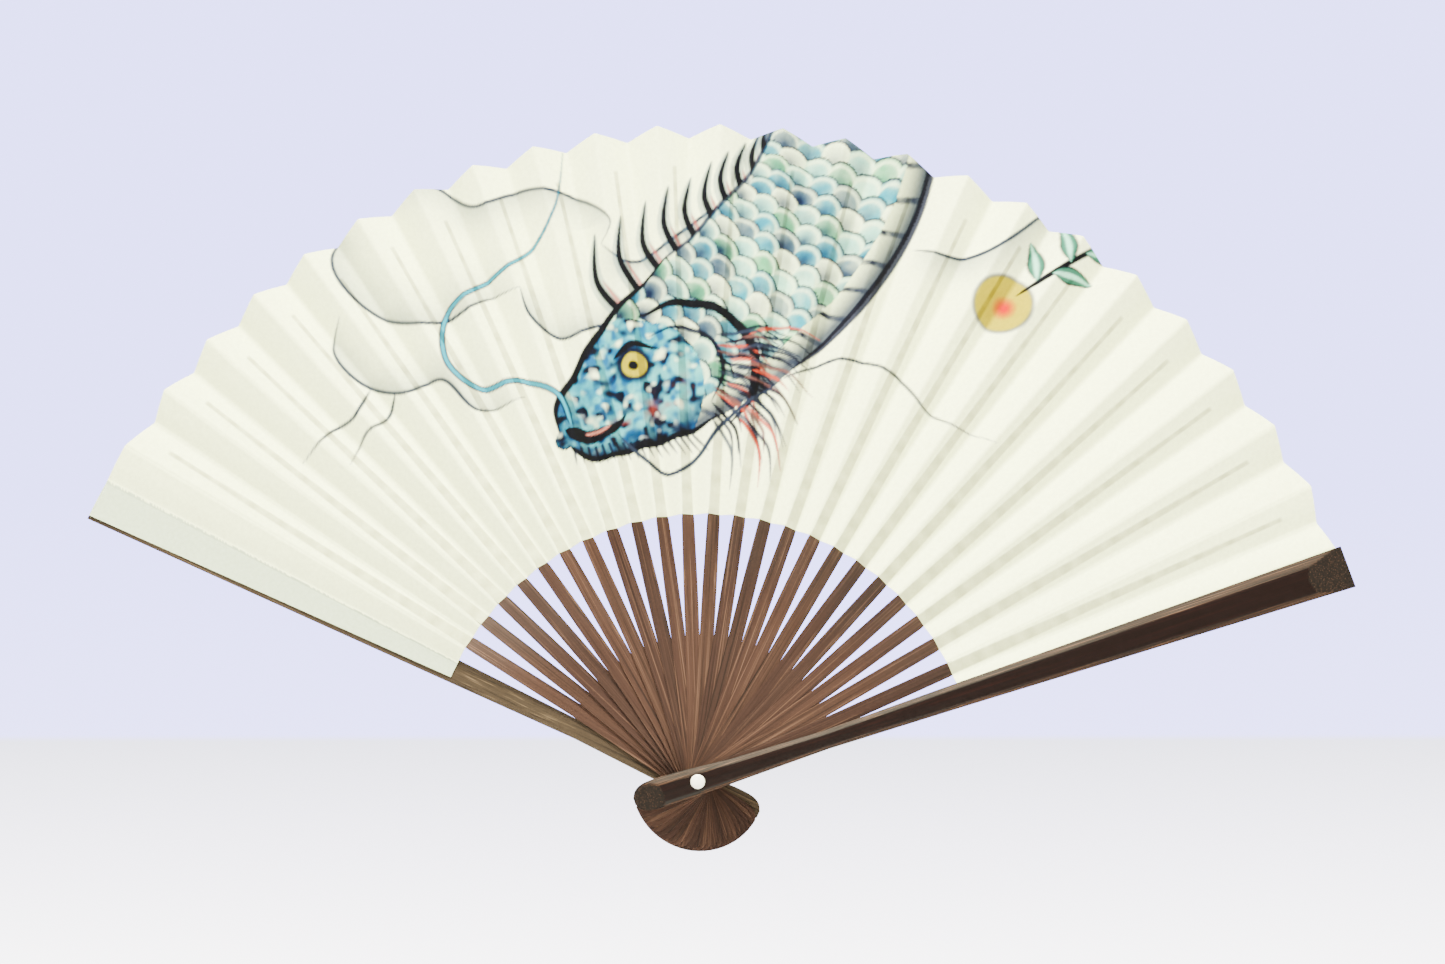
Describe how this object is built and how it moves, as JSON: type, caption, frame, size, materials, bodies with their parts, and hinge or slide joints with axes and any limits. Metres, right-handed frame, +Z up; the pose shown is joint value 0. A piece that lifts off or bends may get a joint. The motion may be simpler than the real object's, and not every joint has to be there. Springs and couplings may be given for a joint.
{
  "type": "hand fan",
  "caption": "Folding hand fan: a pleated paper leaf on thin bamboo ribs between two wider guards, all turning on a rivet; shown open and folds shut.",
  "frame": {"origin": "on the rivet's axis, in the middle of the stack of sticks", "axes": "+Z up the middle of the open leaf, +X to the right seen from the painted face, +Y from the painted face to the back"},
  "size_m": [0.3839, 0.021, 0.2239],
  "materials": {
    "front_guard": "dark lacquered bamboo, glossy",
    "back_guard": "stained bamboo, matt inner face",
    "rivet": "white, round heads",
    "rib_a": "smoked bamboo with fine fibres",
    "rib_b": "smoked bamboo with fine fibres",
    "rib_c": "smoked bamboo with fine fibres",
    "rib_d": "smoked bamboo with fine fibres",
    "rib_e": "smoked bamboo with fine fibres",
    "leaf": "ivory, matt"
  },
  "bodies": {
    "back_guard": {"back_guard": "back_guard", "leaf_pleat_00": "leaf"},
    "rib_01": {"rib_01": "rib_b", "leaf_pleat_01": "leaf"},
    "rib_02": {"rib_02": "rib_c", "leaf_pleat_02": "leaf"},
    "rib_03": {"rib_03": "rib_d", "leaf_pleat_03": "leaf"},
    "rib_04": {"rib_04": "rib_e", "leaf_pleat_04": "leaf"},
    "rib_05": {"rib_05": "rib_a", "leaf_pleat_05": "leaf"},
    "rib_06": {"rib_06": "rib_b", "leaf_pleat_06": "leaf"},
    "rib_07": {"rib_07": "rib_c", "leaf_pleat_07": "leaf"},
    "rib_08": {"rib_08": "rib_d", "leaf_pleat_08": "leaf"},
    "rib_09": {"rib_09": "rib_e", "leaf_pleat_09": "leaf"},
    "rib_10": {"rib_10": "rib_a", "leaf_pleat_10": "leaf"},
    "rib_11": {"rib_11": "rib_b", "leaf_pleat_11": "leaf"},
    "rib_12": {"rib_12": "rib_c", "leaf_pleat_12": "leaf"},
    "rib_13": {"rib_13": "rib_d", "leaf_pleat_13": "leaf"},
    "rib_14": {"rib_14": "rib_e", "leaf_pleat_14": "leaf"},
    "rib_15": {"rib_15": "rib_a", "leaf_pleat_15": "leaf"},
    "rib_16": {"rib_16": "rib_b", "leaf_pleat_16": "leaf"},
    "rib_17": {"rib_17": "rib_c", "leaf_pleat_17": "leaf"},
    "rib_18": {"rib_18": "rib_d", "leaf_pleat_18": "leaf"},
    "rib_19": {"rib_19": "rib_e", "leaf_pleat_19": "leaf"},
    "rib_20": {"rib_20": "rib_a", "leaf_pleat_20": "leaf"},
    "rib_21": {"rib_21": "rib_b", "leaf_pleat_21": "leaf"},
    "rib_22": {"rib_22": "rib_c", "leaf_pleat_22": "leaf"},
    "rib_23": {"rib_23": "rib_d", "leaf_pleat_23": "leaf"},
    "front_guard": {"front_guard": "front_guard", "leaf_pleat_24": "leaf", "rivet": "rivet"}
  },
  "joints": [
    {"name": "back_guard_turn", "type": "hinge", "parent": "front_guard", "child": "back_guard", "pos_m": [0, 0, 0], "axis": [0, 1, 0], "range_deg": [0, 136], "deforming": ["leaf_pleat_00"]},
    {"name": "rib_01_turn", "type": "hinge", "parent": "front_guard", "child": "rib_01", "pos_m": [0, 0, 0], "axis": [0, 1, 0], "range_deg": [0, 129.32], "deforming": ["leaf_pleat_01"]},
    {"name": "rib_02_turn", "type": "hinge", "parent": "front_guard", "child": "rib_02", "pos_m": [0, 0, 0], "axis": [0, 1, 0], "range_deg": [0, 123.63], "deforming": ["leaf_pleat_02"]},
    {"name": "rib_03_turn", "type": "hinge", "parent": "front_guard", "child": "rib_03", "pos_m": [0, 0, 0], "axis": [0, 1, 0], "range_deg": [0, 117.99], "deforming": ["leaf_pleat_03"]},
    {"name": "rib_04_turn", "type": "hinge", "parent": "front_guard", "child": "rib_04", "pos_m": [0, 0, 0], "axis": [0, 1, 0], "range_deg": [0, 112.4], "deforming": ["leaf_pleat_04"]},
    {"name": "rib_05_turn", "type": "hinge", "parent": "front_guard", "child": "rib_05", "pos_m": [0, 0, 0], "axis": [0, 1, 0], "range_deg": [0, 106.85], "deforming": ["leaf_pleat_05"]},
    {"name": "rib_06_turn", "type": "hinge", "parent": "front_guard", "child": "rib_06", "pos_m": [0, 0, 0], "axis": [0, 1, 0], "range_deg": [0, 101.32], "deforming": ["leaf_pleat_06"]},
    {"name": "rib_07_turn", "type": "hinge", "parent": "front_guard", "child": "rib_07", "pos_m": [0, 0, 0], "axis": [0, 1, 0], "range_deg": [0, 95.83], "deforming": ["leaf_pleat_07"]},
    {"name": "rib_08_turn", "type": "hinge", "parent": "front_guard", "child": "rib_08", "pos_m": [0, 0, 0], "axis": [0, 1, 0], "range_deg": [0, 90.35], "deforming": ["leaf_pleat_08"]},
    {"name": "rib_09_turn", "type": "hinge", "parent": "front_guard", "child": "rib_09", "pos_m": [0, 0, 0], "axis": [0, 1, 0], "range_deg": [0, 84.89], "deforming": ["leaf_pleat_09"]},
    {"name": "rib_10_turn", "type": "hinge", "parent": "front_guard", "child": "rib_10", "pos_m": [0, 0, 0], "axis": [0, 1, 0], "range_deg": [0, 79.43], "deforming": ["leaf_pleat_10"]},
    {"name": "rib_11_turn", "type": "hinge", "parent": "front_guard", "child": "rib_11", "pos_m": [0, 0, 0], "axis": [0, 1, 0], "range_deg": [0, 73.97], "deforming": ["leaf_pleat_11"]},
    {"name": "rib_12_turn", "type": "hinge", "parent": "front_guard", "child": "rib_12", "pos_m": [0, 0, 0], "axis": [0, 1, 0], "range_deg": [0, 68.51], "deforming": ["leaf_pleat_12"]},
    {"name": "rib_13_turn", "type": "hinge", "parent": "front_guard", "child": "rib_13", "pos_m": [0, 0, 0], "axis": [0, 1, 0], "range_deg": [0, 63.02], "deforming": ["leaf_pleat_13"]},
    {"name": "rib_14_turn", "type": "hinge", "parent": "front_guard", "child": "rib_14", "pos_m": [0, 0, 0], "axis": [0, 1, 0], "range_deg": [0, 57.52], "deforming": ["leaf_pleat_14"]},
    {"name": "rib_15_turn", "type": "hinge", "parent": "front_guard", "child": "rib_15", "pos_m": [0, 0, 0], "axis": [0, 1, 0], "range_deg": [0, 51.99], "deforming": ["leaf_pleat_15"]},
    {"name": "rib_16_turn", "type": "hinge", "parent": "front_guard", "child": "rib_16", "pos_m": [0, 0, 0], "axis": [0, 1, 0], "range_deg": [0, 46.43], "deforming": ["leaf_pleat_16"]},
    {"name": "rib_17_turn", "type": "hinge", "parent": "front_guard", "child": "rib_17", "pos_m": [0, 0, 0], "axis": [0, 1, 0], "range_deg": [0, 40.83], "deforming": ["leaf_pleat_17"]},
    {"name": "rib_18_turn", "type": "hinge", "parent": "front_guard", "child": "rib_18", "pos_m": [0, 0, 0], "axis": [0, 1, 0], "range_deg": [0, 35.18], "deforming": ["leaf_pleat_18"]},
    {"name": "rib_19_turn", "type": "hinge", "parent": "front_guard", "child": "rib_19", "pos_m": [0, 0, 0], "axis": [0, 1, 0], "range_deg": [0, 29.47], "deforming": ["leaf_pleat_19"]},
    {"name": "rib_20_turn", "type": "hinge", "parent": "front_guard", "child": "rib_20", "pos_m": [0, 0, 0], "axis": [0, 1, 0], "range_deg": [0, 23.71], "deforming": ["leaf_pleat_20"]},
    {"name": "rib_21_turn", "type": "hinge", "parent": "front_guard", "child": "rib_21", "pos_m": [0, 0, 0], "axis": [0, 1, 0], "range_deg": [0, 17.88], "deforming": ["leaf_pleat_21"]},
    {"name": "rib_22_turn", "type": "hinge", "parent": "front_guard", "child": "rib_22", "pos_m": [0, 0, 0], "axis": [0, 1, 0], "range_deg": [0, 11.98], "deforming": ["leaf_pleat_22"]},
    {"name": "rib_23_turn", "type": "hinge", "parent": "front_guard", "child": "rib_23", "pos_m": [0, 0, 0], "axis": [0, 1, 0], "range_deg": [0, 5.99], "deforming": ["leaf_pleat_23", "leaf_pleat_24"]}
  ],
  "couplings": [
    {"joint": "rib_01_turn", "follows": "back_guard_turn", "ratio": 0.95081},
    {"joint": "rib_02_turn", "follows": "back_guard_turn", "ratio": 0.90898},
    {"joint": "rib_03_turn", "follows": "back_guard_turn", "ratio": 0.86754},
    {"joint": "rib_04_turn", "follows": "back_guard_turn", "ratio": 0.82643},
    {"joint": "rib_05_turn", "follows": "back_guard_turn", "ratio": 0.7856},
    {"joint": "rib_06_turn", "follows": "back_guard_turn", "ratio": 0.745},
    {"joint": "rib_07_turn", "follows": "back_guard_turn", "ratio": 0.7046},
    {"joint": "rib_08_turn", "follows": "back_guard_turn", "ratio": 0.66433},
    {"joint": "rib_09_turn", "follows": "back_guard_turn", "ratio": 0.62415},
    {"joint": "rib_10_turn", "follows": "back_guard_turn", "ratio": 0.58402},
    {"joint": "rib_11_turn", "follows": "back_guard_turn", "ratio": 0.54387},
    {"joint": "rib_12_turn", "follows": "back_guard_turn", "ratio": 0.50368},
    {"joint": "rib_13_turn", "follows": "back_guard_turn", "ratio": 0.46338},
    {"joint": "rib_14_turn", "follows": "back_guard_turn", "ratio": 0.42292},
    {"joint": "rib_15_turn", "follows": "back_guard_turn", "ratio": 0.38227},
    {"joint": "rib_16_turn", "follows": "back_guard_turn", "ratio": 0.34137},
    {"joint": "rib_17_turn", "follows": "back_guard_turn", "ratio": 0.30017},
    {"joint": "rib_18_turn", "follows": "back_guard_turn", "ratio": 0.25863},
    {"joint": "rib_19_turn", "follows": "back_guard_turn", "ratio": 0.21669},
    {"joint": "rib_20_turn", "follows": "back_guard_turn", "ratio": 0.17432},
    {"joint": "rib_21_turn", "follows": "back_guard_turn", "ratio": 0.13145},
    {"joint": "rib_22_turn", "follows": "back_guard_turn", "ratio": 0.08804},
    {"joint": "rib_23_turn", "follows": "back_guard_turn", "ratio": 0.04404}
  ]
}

...

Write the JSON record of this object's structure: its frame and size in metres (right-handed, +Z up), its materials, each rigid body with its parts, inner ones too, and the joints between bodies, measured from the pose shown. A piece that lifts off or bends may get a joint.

...

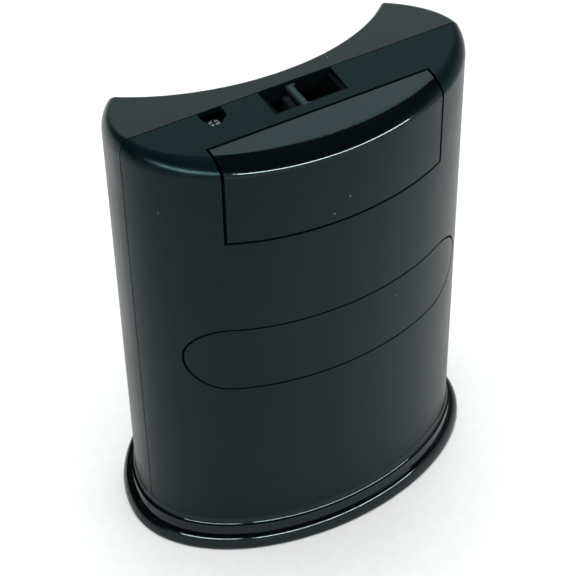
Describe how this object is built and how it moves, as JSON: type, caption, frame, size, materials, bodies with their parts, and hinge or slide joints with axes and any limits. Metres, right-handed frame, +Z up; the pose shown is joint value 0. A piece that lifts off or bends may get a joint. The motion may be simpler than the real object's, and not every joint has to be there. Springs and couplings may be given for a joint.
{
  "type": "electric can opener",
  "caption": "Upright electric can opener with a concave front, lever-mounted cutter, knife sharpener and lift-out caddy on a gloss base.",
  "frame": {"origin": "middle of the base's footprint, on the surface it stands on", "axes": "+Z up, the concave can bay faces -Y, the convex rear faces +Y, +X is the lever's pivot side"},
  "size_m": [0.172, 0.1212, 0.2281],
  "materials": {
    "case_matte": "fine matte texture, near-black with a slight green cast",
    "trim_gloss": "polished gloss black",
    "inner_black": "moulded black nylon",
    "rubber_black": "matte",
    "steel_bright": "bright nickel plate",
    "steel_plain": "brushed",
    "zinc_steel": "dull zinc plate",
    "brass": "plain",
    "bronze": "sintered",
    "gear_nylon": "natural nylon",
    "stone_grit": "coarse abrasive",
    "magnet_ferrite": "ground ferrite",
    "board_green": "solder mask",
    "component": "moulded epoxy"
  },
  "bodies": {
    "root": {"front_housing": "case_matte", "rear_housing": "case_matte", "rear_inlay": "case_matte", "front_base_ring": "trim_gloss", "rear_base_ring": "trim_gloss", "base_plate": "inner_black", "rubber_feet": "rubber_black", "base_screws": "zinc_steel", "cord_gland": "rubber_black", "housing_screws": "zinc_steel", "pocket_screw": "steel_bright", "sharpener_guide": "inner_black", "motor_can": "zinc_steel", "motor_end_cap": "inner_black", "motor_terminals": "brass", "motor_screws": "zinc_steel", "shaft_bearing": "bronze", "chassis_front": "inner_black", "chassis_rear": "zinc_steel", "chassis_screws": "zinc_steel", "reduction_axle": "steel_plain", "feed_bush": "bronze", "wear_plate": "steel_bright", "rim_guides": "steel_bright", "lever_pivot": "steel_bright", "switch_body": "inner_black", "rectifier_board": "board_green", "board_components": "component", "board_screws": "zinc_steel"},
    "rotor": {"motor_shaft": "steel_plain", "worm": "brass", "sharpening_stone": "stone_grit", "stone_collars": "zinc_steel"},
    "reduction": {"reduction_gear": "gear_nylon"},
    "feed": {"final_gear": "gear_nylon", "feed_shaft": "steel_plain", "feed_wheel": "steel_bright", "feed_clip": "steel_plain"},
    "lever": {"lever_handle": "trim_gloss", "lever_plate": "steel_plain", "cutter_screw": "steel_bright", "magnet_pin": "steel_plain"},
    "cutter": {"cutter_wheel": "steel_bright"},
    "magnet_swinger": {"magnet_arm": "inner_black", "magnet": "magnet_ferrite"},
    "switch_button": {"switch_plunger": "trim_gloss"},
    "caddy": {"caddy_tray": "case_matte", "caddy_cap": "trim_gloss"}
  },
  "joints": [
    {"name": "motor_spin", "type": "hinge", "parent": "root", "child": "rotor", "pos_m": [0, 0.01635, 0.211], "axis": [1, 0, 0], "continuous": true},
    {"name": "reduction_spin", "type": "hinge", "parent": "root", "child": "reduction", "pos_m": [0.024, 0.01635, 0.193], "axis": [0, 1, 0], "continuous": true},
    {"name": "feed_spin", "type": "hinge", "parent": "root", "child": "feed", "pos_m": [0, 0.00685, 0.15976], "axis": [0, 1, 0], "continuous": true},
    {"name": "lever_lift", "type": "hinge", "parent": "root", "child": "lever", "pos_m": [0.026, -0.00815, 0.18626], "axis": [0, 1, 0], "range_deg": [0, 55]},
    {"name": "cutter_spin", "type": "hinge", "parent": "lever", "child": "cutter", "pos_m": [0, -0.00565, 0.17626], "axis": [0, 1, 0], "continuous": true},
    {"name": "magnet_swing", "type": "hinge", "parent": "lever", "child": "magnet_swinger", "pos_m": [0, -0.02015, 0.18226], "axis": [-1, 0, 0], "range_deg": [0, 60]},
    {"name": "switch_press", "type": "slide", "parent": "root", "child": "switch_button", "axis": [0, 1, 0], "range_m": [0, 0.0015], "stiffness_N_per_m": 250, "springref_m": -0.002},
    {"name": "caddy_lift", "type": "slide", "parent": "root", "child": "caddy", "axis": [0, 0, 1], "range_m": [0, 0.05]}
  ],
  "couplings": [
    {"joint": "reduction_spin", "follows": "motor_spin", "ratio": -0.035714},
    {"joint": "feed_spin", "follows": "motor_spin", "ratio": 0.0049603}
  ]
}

_What the task requires_
Search the listing above for the string "between". Copy every line that contains it.

_Task result_
  "caption": "Folding hand fan: a pleated paper leaf on thin bamboo ribs between two wider guards, all turning on a rivet; shown open and folds shut.",
Write the JSON record of this object's structure: its frame and size in metres (right-handed, +Z up), its materials, each rigid body with its parts, inner ones too, and the joints between bodies, measured from the pose shown. A piece that lifts off or bends may get a joint.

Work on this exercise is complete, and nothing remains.